İşe yaramaz ol
Hayata her açıdan bakabilirsiniz. Aslında gece ve gündüz birbirinin zıddı değil birbirini tamamlayan iki farklı kutuptur. İşte bazen gece gibi bazen de gündüz gibi olmak lazım.
Ünlü Çinli düşünür Lao Tzu işe yaramaz olan her şeye derin bir ilgi duyarmış. Lao Tzu’ya göre işe yaramaz olmak korunmaktır. İşe yarar olmak tehlikelidir. Eğer işe yarar birisi olursan seni kullanırlar, seni sömürürler.
Bir gün Lao Tzu bir şehirden geçmektedir. Orada yolun kenarında duran bir kambur görürler. Lao Tzu bu tezini ispatlamak için öğrencilerine “Gidin şu kambur adama ne hissettiğini sorun. Bu ülkede savaş olduğunu duydum. Kral eli silah tutan bütün sağlıklı gençleri askere alıyormuş” der.
Öğrenciler merakla kambura gidip durumunu sorarlar. Kambur “Çok mutluyum” der. “Kamburum yüzünden askere alınmadım. Bütün arkadaşlarım askere gitti. Çoğu ölecek. Ama ben bu kambur sayesinde buradayım. Kamburum olduğu için beni zorlamadılar. Ben işe yaramazın tekiyim”.
Öğrenciler geri dönüp durumu Lao Tzu’ya anlatmışlar. Lao Tzu, “Her zaman bunu hatırlayın. İşe yaramaz olun. Yoksa savaşta telef olursunuz” der.
Yine başka bir gün Lao Tzu, öğrencileri ile birlikte bir ormandan geçmektedir. Oduncular keskin baltaları ile ağaç kesmektedirler. Ama hemen yanı başlarında bin tane öküz arabasının gölgesine, altına sığacak kadar büyük olan bir ağaçla ilgilenmemektedirler. Lao Tzu öğrencilerine, “Gidip odunculara şu büyük ağacı neden kesmediklerini sorun” der. Öğrenciler gidip sorunca oduncular şöyle cevap verirler: “O ağaç hiç işe yaramaz. Dalları düz değil, eşya yapılmaz. Bu ağaç yakıldığı zaman çok pis kokar ve çok duman çıkarır, onun için odun olarak kullanılmaz. Yaprakları çok acı olduğu için hayvanlar yemez. Bu ağaç işe yaramaz olduğu için kesmedik”. Lao Tzu gülerek, “İşte bu ağaç gibi olun, işe yaramaz olun. O zaman kimse sizi kesemez. Bu ağaç sırf işe yaramaz olduğu için bu kadar büyüdü. Eğer işe yarasaydı şimdiye kadar bunu çoktan keserlerdi” der.

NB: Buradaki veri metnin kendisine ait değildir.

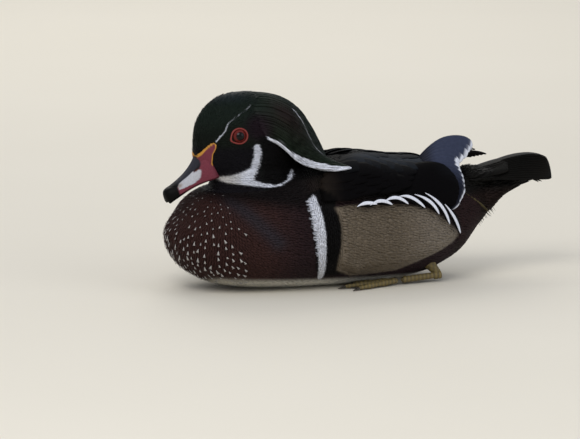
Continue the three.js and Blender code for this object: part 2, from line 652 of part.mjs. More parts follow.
function undertailFeathers() {
  const feathers = [];
  for (let i = 0; i < UNDERTAIL_FEATHERS; i += 1) {
    const u = (i + 0.5) / UNDERTAIL_FEATHERS * 2 - 1;
    const from = undertail.surface(258, -Math.PI / 2 + u * 1.3, -1.5);
    const to = undertail.surface(289, -Math.PI / 2 + u * 1.3, 1.5);
    const over = undertail.surface(274, -Math.PI / 2 + u * 1.3, 2);
    feathers.push(vane({ from, over, to, up: point(0, u, -1), width: 9, thick: 1, blunt: 0.3, steps: 3 }));
  }
  return feathers;
}

const underSolid = join([undertail.solid(0, () => 0, 14, 9), ...undertailFeathers()]).subtract(torsoClear)
  .subtract(rumpClear);
const tail = join([rump.solid(0, () => 0, 12, 8), ...tailFeathers(), ...tailCoverts()]).subtract(torsoClear);
addPart('tail', largest(tail), 0x14110f, 0.5);
addPart('undertail', largest(underSolid), 0x1c1512, 0.7);

// Move the bird so that the middle of the bottom of its box is the origin.
const box = new THREE.Box3().setFromObject(group);
group.position.set(-(box.min.x + box.max.x) / 2, -(box.min.y + box.max.y) / 2, 0);
group.updateMatrixWorld(true);

export default group;
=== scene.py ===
import math

import bmesh
import bpy
import numpy as np
from mathutils import Matrix, Vector
from mathutils.bvhtree import BVHTree


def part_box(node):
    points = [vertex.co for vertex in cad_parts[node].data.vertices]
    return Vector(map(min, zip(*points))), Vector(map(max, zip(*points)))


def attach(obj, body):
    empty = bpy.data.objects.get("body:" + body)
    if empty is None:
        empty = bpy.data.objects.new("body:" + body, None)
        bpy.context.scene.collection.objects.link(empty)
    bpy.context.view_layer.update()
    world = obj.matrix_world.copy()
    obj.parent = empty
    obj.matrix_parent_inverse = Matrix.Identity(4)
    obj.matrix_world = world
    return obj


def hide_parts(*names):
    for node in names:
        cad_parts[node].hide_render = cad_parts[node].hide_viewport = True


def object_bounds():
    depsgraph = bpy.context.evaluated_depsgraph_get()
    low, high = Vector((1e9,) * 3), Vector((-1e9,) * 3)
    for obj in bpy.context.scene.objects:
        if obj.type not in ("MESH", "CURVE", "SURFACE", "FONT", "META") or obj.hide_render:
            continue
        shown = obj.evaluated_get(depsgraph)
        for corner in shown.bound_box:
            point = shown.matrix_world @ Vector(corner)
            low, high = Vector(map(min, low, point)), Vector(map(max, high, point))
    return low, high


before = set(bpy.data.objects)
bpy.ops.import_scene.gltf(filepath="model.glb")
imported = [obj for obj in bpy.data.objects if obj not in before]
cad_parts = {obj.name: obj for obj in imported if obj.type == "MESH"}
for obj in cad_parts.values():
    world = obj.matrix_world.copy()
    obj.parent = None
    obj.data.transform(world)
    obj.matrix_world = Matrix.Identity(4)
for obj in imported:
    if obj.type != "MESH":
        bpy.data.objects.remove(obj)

# A drake wood duck at life size, resting on its belly. Shapes are worked out in millimetres from the
# front of the breast, X back, Z up, the left side toward -Y, and are moved to the frame at the end.
# The two numbers of a ramp are the places, in millimetres or shares, between which one form or colour
# passes into the next.
CAD_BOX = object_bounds()
MM = 0.001
BREAST_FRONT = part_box("torso")[0].x
SIDES = ((-1, "left"), (1, "right"))
draw = np.random.default_rng(41)

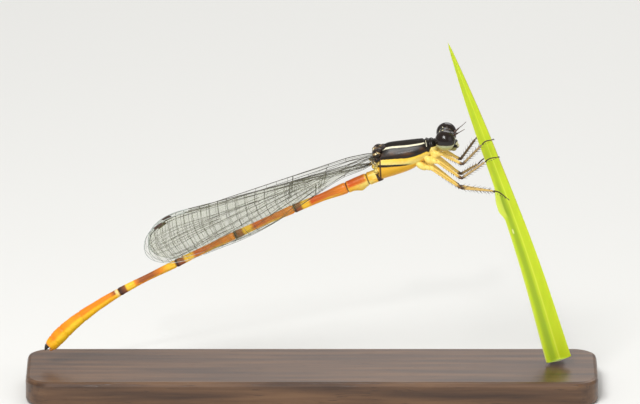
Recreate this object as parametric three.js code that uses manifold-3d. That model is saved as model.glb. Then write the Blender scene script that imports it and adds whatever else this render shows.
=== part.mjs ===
// A life-size male sprite damselfly, Argiocnemis rubescens, gripping a cut blade of grass on a display stand.
// Millimetres, +Z up, +X towards the head, and -Y towards the side that is seen first, the insect's right.
// The origin is the centre of the stand's underside.
import * as THREE from "three";
import { mergeVertices } from "three/addons/utils/BufferGeometryUtils.js";
import Module from "manifold-3d";

// Driving dimensions.
const GAP = 0.3;
const THINNEST = 0.5;
const SIDES = { right: -1, left: 1 };

const STAND = { length: 44, width: 8.4, height: 2, corner: 1.8, bevel: 0.3 };
STAND.rod = { radius: 0.6, clearance: 0.54, top: 8.2 };

const BLADE = { foot: [19.05, 2.35], bend: [16.3, 11.4], tip: [10.48, 28.05] };
BLADE.thickness = THINNEST;
BLADE.footWidth = 2.0;
BLADE.gripWidth = 1.0;
BLADE.gripAt = 0.64;
BLADE.tipWidth = 0.16;
BLADE.tipPower = 1.55;
BLADE.fold = 0.3;
// The curl in the near edge: it swells from low to full and falls away from fall to top, as ways along the blade.
BLADE.curl = { low: 0.43, full: 0.458, fall: 0.47, top: 0.53, out: 0.28 };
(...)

Sen de hayata iki türlü bakabilirsin.
Hayata faydacı gözle bakabilirsin. Eğer hayata faydacı gözle bakarsan hayat bir alet olur, bir araç olur.
Ya da hayata bir keyif olarak bakabilirsin. Hiçbir amaç, hedef gütmezsin. Hayatı olduğu gibi, hissettiğin gibi yaşarsın. Kendini var oluşa bırakırsın.
Ya da işe yarar olmak için çaba gösterirsin. O zaman sertleşirsin. Bir şey olmaya çalışmak akıntıya karşı yüzmeye benzer. Zorlanırsın, sertleşirsin, katılaşırsın, kalıplaşırsın. İşe yaramaz olmak da kendini akıntıya bırakmaya benzer.
Kendini akıntıya bırakırsan su seni nereye götürürse oraya gidersin. Aslında bu var oluşa teslim olma, kendini hayatın akışına bırakma derviş yaklaşımıdır. Dervişin hiç acelesi yoktur. O sert değil, aksine çok yumuşaktır. Sen her olayla savaşırken o teslim olmuştur. O kendini hayatın akışına bırakmıştır. Onun bireysel bir hedefi amacı yoktur. O sadece bütünün içinde bir parçadır. O okyanusta bir damla olduğunun farkındadır.